__WHAT YOU HAVE TO DO__
Return, exactly as written, the lines from the one containing "# The glued" through the one containing "Arrays = tuple[Array, ...]", with both ends included.

__MATERIAL TO PROCESS__
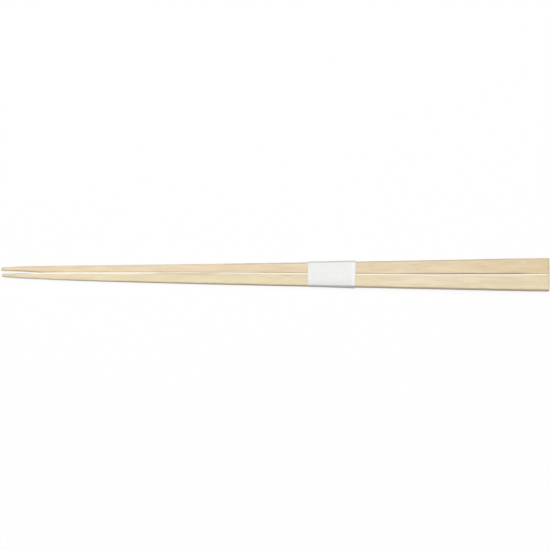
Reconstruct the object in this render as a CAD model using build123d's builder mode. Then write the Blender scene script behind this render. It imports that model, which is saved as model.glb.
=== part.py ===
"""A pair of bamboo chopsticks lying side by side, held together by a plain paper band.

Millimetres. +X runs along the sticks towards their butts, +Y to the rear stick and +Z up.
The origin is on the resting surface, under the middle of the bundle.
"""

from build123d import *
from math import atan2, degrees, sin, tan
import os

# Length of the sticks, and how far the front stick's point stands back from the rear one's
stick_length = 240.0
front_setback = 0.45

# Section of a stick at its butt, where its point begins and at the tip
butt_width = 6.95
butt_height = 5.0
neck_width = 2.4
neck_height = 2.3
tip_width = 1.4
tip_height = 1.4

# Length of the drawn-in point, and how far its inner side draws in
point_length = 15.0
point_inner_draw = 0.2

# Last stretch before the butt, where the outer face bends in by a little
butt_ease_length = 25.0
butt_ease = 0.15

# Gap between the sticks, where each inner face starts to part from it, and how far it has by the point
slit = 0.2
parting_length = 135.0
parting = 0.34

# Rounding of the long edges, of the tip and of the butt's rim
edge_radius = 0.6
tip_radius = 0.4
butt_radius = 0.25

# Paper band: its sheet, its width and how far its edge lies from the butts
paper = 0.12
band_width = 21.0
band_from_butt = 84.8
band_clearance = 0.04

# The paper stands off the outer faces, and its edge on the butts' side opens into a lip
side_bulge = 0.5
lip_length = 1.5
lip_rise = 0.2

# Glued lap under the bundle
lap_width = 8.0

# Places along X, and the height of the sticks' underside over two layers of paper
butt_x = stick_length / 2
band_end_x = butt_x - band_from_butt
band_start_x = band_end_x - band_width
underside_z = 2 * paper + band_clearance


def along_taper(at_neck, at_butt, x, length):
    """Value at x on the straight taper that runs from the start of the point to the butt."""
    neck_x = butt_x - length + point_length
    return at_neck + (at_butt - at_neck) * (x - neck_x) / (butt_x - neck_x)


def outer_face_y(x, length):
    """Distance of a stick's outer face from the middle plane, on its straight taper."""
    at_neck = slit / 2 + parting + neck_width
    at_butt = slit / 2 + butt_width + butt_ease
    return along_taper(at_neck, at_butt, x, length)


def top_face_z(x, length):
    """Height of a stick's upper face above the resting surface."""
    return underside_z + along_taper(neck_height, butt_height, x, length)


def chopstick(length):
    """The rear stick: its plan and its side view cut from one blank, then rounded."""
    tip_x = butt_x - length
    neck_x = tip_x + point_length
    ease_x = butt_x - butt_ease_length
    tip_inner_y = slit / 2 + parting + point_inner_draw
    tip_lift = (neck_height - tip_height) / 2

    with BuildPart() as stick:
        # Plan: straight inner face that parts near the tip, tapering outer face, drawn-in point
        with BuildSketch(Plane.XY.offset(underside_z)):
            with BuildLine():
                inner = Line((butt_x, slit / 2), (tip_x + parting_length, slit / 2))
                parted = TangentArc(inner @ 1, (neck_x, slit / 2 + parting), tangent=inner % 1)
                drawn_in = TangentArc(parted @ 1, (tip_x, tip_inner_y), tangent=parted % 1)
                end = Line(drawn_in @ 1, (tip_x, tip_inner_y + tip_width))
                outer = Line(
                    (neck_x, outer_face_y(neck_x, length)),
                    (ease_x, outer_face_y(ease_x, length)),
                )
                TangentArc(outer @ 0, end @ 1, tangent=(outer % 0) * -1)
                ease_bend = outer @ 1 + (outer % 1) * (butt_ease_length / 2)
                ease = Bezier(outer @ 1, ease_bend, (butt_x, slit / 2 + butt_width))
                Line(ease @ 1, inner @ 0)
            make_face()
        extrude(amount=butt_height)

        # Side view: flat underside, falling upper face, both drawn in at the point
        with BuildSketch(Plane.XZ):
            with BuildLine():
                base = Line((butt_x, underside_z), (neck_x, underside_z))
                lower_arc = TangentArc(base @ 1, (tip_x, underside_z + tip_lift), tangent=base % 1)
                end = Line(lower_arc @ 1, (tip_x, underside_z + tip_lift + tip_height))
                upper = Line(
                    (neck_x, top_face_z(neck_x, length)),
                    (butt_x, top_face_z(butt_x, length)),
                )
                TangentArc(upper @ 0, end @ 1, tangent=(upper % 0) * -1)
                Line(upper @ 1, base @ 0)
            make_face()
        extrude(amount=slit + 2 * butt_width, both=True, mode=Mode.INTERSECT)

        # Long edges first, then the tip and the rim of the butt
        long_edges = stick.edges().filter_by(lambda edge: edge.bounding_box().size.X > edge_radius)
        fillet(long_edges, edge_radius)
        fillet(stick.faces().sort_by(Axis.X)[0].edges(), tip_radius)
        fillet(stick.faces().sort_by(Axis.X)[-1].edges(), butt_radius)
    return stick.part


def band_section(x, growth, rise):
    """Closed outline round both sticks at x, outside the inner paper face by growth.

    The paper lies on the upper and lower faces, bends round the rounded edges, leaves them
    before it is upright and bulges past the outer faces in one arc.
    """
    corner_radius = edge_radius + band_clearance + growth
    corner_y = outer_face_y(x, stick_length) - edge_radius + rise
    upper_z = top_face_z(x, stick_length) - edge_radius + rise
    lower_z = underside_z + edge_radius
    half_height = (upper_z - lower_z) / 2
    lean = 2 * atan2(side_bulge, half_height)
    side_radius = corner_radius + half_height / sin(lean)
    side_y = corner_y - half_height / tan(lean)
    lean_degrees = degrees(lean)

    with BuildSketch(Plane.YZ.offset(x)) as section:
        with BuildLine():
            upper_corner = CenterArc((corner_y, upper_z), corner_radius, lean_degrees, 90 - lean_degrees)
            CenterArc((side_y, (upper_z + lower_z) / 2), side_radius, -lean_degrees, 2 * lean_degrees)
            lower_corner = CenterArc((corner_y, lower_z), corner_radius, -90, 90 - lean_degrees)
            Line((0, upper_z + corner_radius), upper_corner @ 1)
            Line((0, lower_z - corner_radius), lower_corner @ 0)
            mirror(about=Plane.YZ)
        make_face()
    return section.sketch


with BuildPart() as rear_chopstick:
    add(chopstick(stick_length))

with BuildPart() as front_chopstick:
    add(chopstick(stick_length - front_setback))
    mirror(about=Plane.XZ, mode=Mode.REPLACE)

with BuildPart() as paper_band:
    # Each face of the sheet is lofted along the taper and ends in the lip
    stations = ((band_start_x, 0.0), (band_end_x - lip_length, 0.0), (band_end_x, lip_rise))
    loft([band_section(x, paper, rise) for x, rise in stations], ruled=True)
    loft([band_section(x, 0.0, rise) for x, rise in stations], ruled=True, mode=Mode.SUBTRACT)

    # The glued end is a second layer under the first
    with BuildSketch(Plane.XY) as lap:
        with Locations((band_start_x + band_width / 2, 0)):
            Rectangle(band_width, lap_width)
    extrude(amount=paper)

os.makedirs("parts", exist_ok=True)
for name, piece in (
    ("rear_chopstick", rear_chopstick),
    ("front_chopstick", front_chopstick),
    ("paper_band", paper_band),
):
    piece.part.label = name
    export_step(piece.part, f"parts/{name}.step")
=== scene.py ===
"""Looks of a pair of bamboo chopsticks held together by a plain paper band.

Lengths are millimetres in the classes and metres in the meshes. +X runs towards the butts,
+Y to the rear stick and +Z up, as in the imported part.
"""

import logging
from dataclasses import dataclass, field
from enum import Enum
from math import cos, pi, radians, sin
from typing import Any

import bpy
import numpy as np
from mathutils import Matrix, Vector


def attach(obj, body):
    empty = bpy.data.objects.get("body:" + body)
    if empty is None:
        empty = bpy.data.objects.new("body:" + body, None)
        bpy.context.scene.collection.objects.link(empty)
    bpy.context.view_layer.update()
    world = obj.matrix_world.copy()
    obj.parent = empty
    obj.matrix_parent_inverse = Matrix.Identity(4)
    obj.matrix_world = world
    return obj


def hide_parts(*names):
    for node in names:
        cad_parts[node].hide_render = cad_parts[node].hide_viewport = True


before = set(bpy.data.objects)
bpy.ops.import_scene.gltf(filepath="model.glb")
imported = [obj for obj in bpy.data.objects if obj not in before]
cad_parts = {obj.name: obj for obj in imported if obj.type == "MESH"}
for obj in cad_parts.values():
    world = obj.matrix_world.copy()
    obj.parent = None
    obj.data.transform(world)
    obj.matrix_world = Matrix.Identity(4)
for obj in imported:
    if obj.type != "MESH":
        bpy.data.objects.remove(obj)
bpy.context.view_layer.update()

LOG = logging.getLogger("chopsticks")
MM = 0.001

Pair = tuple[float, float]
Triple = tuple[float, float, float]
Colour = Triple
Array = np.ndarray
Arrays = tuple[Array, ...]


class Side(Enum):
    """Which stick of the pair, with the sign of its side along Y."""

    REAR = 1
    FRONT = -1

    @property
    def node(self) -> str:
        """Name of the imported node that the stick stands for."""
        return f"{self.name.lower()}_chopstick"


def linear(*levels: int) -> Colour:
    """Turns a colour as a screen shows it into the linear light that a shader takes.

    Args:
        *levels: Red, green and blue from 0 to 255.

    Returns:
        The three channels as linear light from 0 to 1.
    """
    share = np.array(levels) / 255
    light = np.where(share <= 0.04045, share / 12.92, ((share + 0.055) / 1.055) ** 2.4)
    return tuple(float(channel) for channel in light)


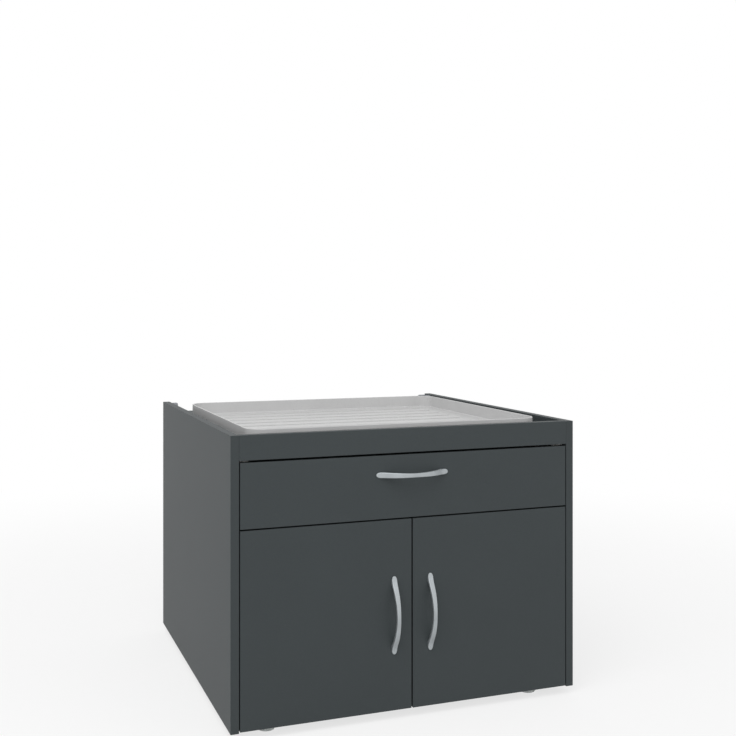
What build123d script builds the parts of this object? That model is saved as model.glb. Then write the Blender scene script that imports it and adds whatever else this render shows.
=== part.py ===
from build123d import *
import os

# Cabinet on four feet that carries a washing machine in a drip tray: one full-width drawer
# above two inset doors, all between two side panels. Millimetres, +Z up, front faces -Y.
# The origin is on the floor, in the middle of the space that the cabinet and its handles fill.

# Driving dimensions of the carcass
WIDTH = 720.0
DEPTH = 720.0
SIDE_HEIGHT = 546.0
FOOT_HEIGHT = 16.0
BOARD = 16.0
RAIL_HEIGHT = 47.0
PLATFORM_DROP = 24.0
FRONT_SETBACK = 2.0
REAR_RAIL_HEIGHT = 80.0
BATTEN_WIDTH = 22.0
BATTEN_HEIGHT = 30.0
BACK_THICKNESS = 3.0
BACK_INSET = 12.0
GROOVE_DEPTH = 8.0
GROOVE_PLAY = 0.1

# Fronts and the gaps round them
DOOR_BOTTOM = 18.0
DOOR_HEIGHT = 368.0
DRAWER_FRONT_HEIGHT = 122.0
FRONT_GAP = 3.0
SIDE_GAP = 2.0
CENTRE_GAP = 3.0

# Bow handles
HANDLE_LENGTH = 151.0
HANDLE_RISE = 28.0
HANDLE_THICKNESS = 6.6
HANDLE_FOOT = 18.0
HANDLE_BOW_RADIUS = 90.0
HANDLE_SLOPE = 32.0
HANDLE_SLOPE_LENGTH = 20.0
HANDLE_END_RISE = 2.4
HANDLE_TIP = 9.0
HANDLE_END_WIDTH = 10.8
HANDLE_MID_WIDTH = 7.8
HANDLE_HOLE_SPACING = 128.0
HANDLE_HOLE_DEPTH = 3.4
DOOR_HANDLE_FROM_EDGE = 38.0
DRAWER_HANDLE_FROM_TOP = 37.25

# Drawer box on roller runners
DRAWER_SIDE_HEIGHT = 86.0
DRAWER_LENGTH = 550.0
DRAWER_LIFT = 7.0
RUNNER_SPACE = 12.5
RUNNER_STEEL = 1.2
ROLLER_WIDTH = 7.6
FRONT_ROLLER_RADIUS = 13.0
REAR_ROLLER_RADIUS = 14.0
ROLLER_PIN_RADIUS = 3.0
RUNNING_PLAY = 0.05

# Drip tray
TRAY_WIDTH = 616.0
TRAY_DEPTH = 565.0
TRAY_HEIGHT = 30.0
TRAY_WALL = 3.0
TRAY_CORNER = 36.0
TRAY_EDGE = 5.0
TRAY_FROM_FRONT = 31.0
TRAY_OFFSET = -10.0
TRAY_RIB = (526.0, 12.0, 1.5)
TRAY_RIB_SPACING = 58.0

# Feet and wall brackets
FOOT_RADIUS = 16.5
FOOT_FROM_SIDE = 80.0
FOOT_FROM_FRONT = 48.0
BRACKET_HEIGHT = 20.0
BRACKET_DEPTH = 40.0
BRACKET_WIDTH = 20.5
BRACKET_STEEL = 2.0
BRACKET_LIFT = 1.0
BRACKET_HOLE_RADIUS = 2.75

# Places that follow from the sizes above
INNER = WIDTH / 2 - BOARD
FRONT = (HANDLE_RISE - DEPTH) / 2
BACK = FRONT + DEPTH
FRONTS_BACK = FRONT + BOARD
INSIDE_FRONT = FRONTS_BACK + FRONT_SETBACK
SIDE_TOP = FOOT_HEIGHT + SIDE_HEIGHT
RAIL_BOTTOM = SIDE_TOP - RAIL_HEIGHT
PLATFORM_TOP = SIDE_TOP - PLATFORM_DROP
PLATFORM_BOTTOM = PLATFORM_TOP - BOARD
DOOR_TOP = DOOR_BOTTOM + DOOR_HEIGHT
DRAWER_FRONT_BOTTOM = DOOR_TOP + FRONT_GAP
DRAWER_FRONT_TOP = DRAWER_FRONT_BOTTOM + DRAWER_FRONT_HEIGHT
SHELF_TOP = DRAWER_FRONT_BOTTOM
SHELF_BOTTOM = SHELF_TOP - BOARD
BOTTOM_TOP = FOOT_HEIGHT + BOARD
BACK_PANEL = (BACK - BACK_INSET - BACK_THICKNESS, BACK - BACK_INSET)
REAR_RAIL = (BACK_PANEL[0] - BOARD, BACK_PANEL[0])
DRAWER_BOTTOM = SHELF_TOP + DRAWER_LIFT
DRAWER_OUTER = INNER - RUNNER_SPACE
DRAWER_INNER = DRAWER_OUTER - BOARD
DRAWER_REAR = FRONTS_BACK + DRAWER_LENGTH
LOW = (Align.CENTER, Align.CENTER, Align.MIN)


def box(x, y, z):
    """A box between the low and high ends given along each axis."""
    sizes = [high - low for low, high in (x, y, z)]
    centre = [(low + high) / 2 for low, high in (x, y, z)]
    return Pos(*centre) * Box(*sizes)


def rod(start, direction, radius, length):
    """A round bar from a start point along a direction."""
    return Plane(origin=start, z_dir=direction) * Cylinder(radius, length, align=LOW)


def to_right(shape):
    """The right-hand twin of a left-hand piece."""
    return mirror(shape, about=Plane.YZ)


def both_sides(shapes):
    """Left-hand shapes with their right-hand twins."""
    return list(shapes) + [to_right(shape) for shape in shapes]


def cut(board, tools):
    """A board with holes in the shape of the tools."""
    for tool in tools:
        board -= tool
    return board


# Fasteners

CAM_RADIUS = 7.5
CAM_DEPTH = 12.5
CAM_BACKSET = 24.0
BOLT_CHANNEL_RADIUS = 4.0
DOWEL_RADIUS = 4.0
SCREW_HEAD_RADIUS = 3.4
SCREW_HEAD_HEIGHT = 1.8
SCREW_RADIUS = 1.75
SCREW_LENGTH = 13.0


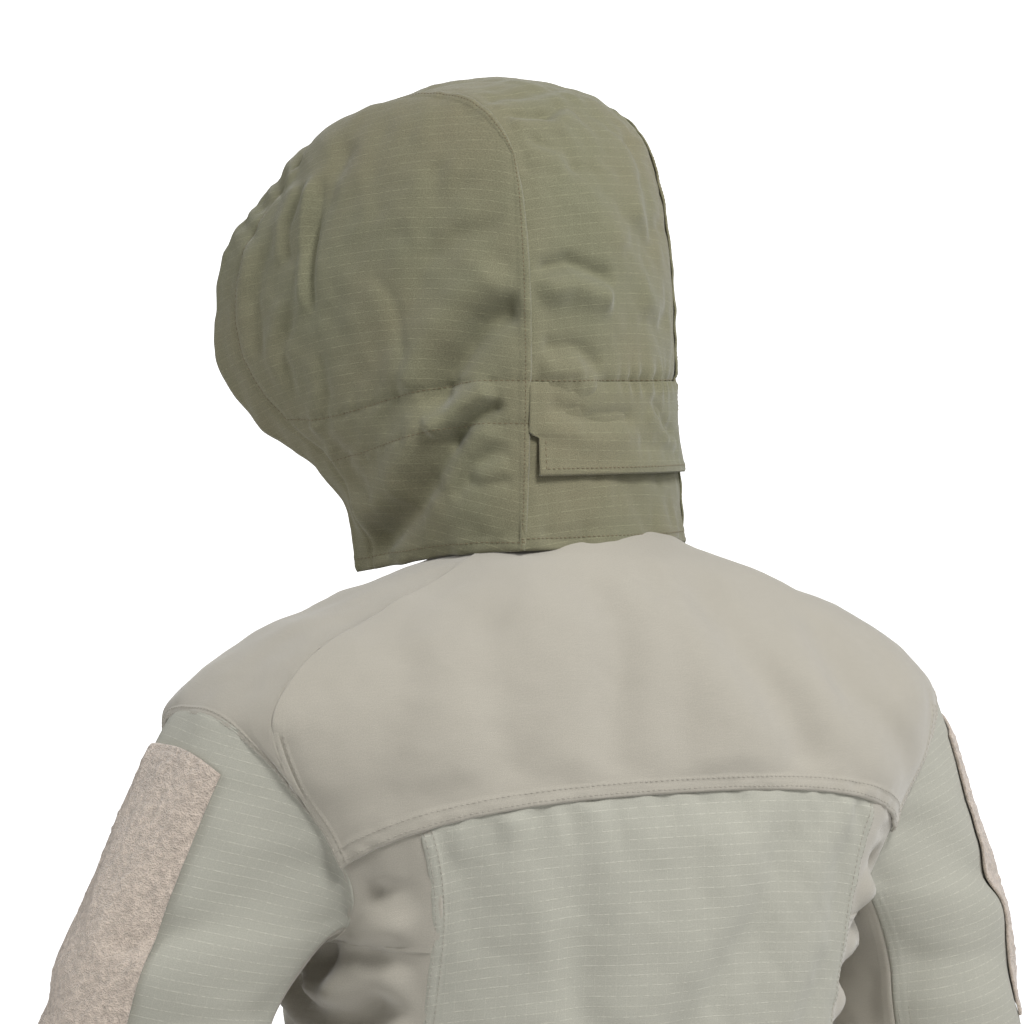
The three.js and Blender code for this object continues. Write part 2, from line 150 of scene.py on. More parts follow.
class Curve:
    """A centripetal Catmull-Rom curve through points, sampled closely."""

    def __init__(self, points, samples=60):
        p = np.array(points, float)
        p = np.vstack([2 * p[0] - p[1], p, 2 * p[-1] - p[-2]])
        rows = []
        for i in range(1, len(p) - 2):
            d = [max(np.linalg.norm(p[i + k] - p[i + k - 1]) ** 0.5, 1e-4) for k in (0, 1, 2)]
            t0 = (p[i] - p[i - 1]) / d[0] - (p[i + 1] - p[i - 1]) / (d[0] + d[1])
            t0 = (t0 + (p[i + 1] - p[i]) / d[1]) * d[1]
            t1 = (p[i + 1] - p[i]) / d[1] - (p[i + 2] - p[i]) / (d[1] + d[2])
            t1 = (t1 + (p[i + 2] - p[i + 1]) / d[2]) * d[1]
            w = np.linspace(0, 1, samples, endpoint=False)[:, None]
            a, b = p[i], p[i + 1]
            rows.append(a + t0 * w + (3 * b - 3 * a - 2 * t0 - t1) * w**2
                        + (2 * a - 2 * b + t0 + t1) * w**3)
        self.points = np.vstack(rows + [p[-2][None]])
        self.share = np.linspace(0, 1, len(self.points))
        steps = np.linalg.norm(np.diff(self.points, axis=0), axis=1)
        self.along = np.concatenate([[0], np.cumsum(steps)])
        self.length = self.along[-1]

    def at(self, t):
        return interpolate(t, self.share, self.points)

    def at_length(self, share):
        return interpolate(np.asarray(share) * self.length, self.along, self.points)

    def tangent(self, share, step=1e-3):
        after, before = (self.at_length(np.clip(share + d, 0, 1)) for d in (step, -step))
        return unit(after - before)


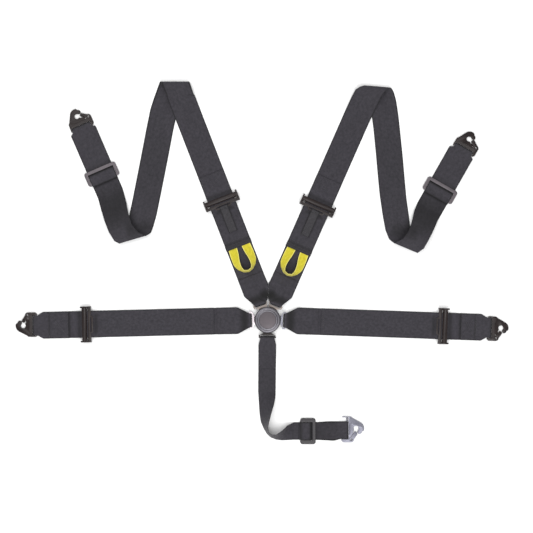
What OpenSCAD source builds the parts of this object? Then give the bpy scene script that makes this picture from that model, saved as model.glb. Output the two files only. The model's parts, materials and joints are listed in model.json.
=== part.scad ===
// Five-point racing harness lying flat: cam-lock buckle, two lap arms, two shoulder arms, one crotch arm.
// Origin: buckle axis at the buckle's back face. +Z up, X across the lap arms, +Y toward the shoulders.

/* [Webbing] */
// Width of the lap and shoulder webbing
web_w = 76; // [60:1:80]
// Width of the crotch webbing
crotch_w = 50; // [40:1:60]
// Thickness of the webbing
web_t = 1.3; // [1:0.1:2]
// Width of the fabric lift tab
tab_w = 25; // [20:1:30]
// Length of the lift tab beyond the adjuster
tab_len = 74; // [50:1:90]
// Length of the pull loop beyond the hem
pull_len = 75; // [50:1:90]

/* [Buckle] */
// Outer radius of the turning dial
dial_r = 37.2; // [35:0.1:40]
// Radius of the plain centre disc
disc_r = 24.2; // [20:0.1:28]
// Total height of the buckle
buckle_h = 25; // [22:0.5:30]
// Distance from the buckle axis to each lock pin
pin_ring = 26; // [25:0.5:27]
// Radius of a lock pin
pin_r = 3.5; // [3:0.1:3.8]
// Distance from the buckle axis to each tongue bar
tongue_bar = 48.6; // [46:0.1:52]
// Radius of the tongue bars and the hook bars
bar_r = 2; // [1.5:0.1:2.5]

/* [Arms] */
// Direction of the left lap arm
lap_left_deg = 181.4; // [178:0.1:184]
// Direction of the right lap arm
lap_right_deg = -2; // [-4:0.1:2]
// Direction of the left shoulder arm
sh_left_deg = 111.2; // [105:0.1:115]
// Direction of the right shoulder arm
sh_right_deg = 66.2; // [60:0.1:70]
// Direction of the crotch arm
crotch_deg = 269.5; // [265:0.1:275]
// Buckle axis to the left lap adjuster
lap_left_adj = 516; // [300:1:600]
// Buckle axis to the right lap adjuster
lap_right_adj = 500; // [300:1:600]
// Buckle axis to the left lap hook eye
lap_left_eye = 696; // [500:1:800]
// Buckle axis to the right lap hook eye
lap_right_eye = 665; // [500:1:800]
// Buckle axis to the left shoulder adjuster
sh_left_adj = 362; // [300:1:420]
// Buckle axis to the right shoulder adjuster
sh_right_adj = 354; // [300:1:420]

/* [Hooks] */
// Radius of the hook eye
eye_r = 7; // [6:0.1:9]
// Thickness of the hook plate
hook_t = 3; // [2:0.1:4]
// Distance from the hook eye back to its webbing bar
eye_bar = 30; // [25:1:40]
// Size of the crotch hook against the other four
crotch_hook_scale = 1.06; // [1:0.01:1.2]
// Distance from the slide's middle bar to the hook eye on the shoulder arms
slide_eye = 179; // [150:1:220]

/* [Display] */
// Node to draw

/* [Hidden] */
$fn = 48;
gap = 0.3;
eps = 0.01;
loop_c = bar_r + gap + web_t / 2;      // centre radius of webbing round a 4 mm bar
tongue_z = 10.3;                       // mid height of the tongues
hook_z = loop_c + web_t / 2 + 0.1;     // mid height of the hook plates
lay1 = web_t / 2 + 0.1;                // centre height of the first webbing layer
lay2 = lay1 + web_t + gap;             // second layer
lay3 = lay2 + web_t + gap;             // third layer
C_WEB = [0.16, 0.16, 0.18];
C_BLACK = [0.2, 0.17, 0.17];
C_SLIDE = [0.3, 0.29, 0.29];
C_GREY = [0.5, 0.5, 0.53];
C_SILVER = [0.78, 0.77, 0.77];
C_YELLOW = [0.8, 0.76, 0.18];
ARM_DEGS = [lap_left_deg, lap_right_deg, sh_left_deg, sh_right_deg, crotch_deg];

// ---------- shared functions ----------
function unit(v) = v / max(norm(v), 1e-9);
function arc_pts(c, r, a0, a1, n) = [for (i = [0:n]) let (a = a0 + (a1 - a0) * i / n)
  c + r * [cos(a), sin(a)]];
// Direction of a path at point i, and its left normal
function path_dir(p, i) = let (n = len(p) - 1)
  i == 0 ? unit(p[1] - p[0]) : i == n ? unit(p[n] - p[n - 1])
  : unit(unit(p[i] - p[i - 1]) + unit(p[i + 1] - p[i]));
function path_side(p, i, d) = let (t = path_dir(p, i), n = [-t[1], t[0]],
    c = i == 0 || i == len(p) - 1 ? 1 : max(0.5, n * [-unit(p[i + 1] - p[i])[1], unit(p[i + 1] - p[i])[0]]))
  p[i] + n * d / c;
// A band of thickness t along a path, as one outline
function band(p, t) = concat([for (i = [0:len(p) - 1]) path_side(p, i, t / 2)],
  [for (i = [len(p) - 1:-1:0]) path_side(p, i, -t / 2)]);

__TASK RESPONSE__
    # The glued end is a second layer under the first
    with BuildSketch(Plane.XY) as lap:
        with Locations((band_start_x + band_width / 2, 0)):
            Rectangle(band_width, lap_width)
    extrude(amount=paper)

os.makedirs("parts", exist_ok=True)
for name, piece in (
    ("rear_chopstick", rear_chopstick),
    ("front_chopstick", front_chopstick),
    ("paper_band", paper_band),
):
    piece.part.label = name
    export_step(piece.part, f"parts/{name}.step")
=== scene.py ===
"""Looks of a pair of bamboo chopsticks held together by a plain paper band.

Lengths are millimetres in the classes and metres in the meshes. +X runs towards the butts,
+Y to the rear stick and +Z up, as in the imported part.
"""

import logging
from dataclasses import dataclass, field
from enum import Enum
from math import cos, pi, radians, sin
from typing import Any

import bpy
import numpy as np
from mathutils import Matrix, Vector


def attach(obj, body):
    empty = bpy.data.objects.get("body:" + body)
    if empty is None:
        empty = bpy.data.objects.new("body:" + body, None)
        bpy.context.scene.collection.objects.link(empty)
    bpy.context.view_layer.update()
    world = obj.matrix_world.copy()
    obj.parent = empty
    obj.matrix_parent_inverse = Matrix.Identity(4)
    obj.matrix_world = world
    return obj


def hide_parts(*names):
    for node in names:
        cad_parts[node].hide_render = cad_parts[node].hide_viewport = True


before = set(bpy.data.objects)
bpy.ops.import_scene.gltf(filepath="model.glb")
imported = [obj for obj in bpy.data.objects if obj not in before]
cad_parts = {obj.name: obj for obj in imported if obj.type == "MESH"}
for obj in cad_parts.values():
    world = obj.matrix_world.copy()
    obj.parent = None
    obj.data.transform(world)
    obj.matrix_world = Matrix.Identity(4)
for obj in imported:
    if obj.type != "MESH":
        bpy.data.objects.remove(obj)
bpy.context.view_layer.update()

LOG = logging.getLogger("chopsticks")
MM = 0.001

Pair = tuple[float, float]
Triple = tuple[float, float, float]
Colour = Triple
Array = np.ndarray
Arrays = tuple[Array, ...]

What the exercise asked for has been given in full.